Azorín, escritor contemplativo y preciso por antonomasia, así lo atestigua. Su vocabulario es de una riqueza incomparable. Con sus obras, también con la que tenemos entre las manos, nos enseña a amar nuestra lengua, pues nos guía con finura a través de los entresijos del español menos conocido, pero pronto más amado.
Será quizá ese uso claro y puro de los vocablos, tan suyo, el que haga que sus páginas sean, al mismo tiempo, densas y dinámicas, profundas y livianas. La prosa azoriniana es caricia firme, seriedad apacible.
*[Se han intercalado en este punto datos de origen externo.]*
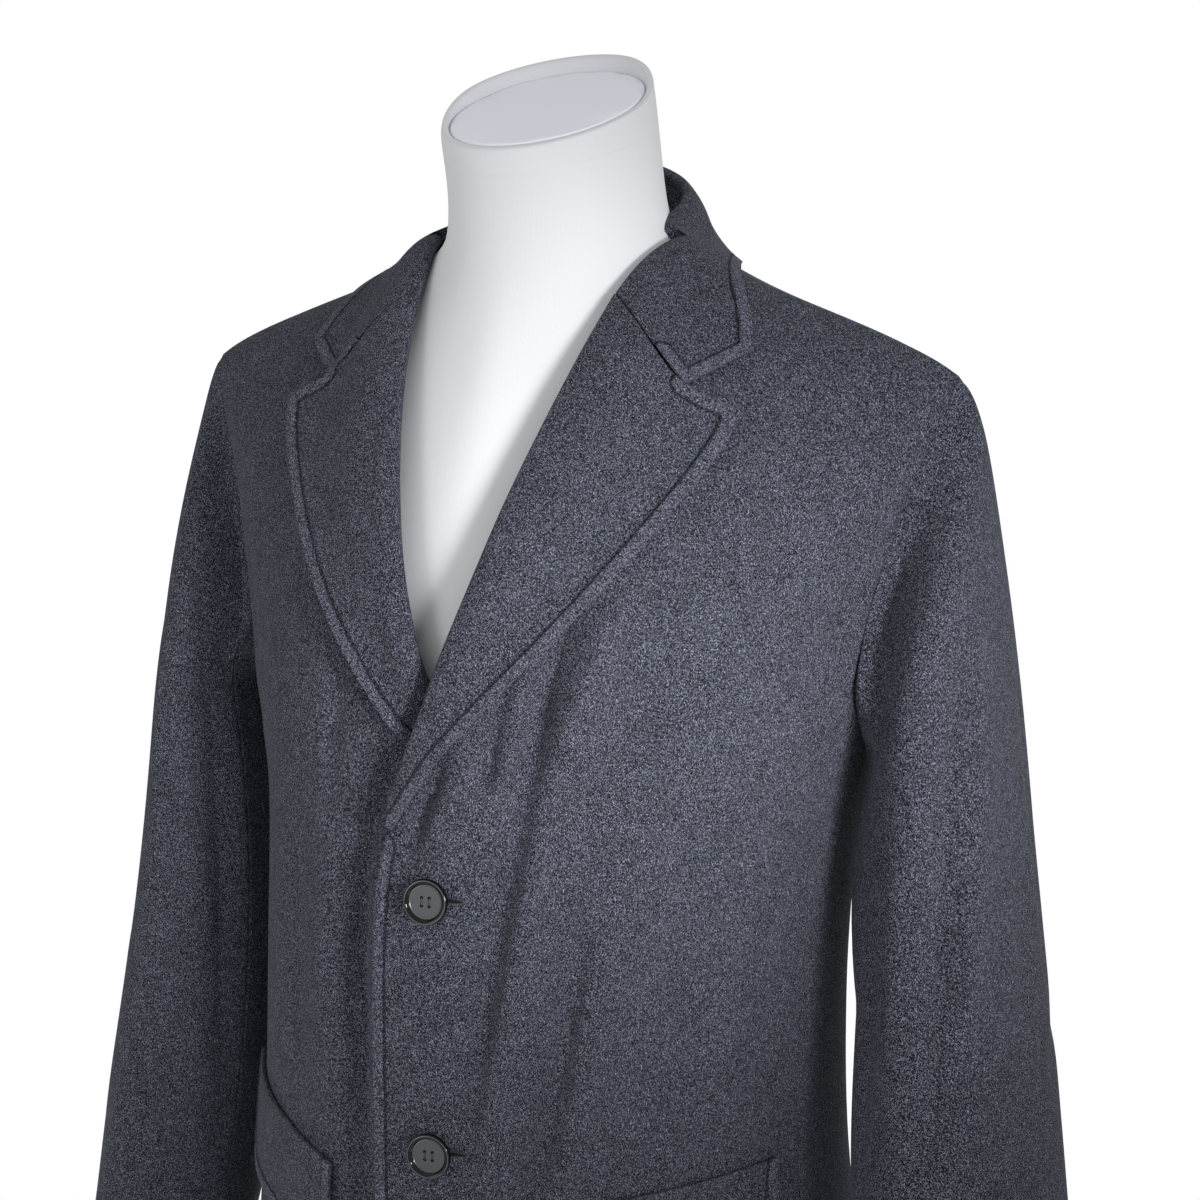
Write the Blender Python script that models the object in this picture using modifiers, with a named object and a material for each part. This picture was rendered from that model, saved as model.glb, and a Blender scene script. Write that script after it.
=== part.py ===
"""A single-breasted wool overcoat, buttoned, on a limbless dress form with a pole and a round foot.

The wearer faces -Y, the wearer's left is +X and +Z is up. The foot stands on z = 0.
Tables are in centimetres, as a tailor measures. CM turns them into metres.
"""

import math

import bmesh
import bpy
import numpy as np

CM = 0.01

# Cloth, in centimetres.
WALL = 0.24
LAPEL_WALL = 0.22
SEAM_GAP = 0.03
HALF_GAP = SEAM_GAP / 2
ARMHOLE_GAP = 0.06
UNDERARM_GAP = 0.08
LAP_HEIGHTS = (122.4, 127.0)
FOLD_GAP = 0.09

# Heights above the floor, in centimetres.
HEM_Z = 46.0
BREAK_Z = 116.4
LAPEL_FOOT_Z = 117.2
UNDERARM_Z = 121.4
LAPEL_POINT_Z = 138.6
SHOULDER_TIP_Z = 140.5
NECK_SIDE_Z = 147.0

# Half widths and reaches, in centimetres.
NECK_SIDE_X = 7.9
NECK_BACK_Y = 7.2
SHOULDER_TIP_X = 23.3
OVERLAP = 2.9
OVERLAP_LIFT = {1: 0.55, -1: -0.42}

# The shoulder line, and the slopes that carry it on over the neck and past the tip.
SHOULDER_LINE = (
    # x, z
    (7.9, 147.0),
    (12.0, 145.05),
    (16.0, 143.65),
    (20.0, 142.2),
    (22.2, 141.2),
    (23.3, 140.5),
)
NECK_SLOPE = 0.43
TIP_SLOPE = 0.55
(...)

La voz narradora cuenta los hechos y de ellos brota, delicada, una reflexión que se torna idea y que se plasma en palabra. No halla inconveniente en detener el avance de los acontecimientos para describir, pero no como freno abrupto sino con fino dinamismo de frases breves, a modo de pinceladas de cuadro impresionista.
Aunque por su título pudiera parecer una novela programática, incluso manual, el lector duda si aprende más con las reflexiones planteadas o con la encarnación de estas mismas en cada palabra de Martínez Ruiz. De tan perfectamente hilvanados, «teoría» y «ejemplos» llegan casi a ser uno en esta breve novela. Semejante logro venía ya anunciado en la segunda de las citas con las que el autor presenta su texto. Deja que Gracián sea profeta de lo que después revelarán sus páginas: «¿Qué importa que el entendimiento se adelante si el corazón se queda?». Así es, en ocasiones uno se descubre balanceándose con calma en una palabra, disfrutando con el ritmo mecedor de las frases. Para leer a Azorín sobra la prisa.
También el propio Quiroga parece, de hecho, querer manifestarlo. Con la humildad propia del sabio se confiesa pobre con frecuencia. Dice ignorar la trascendencia de lo escrito, la calidad de lo publicado. Duda incluso de su conocer, y admite, al más puro estilo socrático, «no saber nada, queridos amigos». Dávila, heredero del maestro, termina alabando la meditación por encima de las demás actividades pues «sin la meditación no puede haber sólida obra de arte; (...) la meditación contraída al arte literario».